In Lyon warten Voi Scooter auf Kundschaft. Äusserlich sind sie identisch zum St. Galler Scooter. (zvg)

Den Bus verpasst, einen spontanen Termin wahrnehmen oder einfach das Verlangen nach einer kleinen Ausfahrt verspüren. All das sind gute Gründe, um die Möglichkeiten und Angebote der Mikromobilität zu testen. Für die sogenannte «letzte Meile» werden Elektrofahrzeuge wie E-Scooter und E-Bikes immer beliebter.

Pilotprojekt

100 Scooter, 3 Monate, ein Test. Im Hinblick auf das Energiekonzept 2050 und das Mobilitätskonzept 2040 wagte die Stadt St. Gallen am 30. Juli diesen Sommer ein Experiment. In Zusammenarbeit mit dem schwedischen E-Scooter Verleiher Voi hatten die St. Gallerinnen und St.
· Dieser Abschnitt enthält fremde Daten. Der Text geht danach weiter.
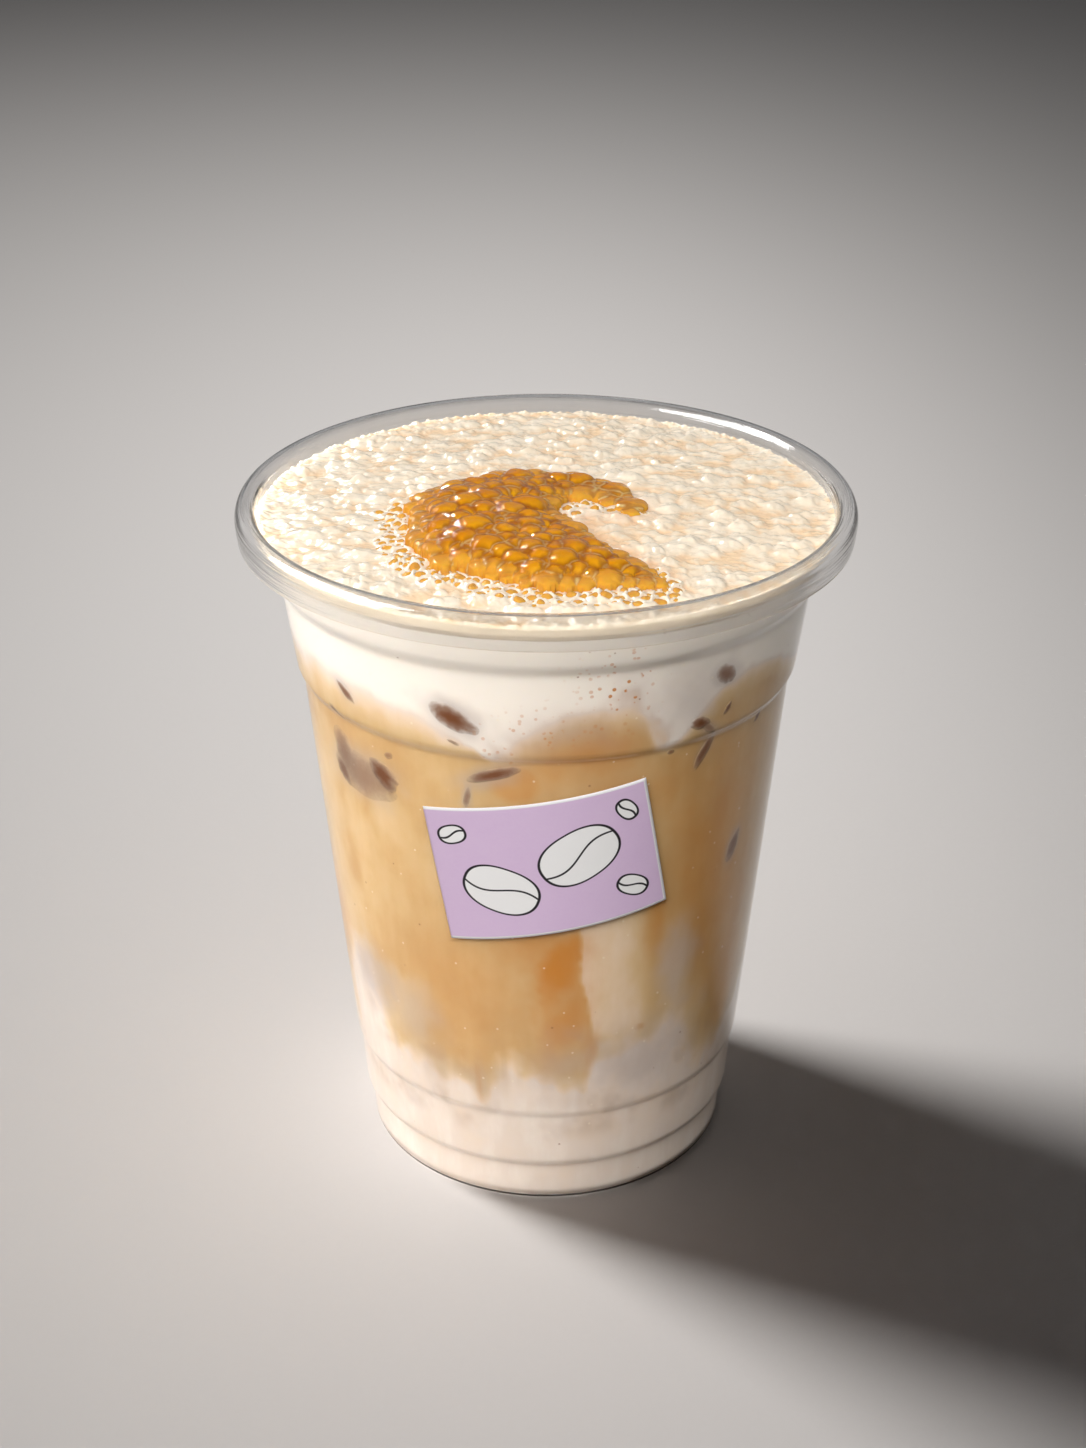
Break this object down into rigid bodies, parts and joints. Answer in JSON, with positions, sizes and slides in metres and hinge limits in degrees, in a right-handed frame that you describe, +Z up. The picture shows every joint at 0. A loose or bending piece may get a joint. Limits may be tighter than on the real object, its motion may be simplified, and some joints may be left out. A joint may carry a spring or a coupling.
{
  "type": "iced white mocha",
  "caption": "Iced white mocha in a clear plastic tumbler with a rolled rim: milk, coffee and milk foam in layers, a crescent of caramel froth on top, a small lilac sticker.",
  "frame": {"origin": "on the cup's axis, in the plane that the cup stands on", "axes": "+Z up along the cup's axis, -Y towards the sticker, +X to the right seen from there"},
  "size_m": [0.098, 0.098, 0.119],
  "materials": {
    "clear_plastic": "clear polished plastic",
    "milk": "cream white liquid",
    "milky_coffee": "tan liquid, streaked",
    "milk_foam": "fine wet foam",
    "caramel_froth": "glossy amber bubbles",
    "lilac_paper": "satin printed paper",
    "ice": "ice seen through the drink"
  },
  "bodies": {
    "root": {"cup": "clear_plastic", "milk": "milk", "coffee": "milky_coffee", "foam": "milk_foam", "froth": "caramel_froth", "sticker": "lilac_paper"}
  },
  "joints": []
}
Galler bis Ende Oktober Zeit, die roten Flitzer im Stadtbereich als alternatives Fortbewegungsmittel zu mieten und zu testen. Gesetzlich sind die E-Scooter einem Fahrrad gleichgestellt, womit auch Radwege mitbenutzt werden können, jedoch die generelle Vorschrift besteht, auf den Strassen zu fahren. Nun sind die «Trottis», wie manch einer sie auch gerne nannte, wieder verschwunden und die Auswertungs- und Entscheidungsphase über eine eventuelle Weiterführung hat begonnen.

Los!

Die Basisstruktur von Voi basiert auf dem beliebten «freefloating» System. Kunden können einen Scooter mieten, mit diesem an Ihren Zielort fahren und, soweit dieser innerhalb des Aktionsgebietes des Anbieters ist, den Scooter dort abstellen und ihre Buchung beenden. Das Gefährt muss nicht an eine bestimmte Station gebracht werden und ermöglicht der Kundschaft so mehr Individualität und Flexibilität. Einziger Nachteil: Befindet man sich an einem Ort, an den sich nur selten ein Scooter verirrt, kann der nächstgelegene fahrbare Untersatz ein ganzes Stück entfernt sein.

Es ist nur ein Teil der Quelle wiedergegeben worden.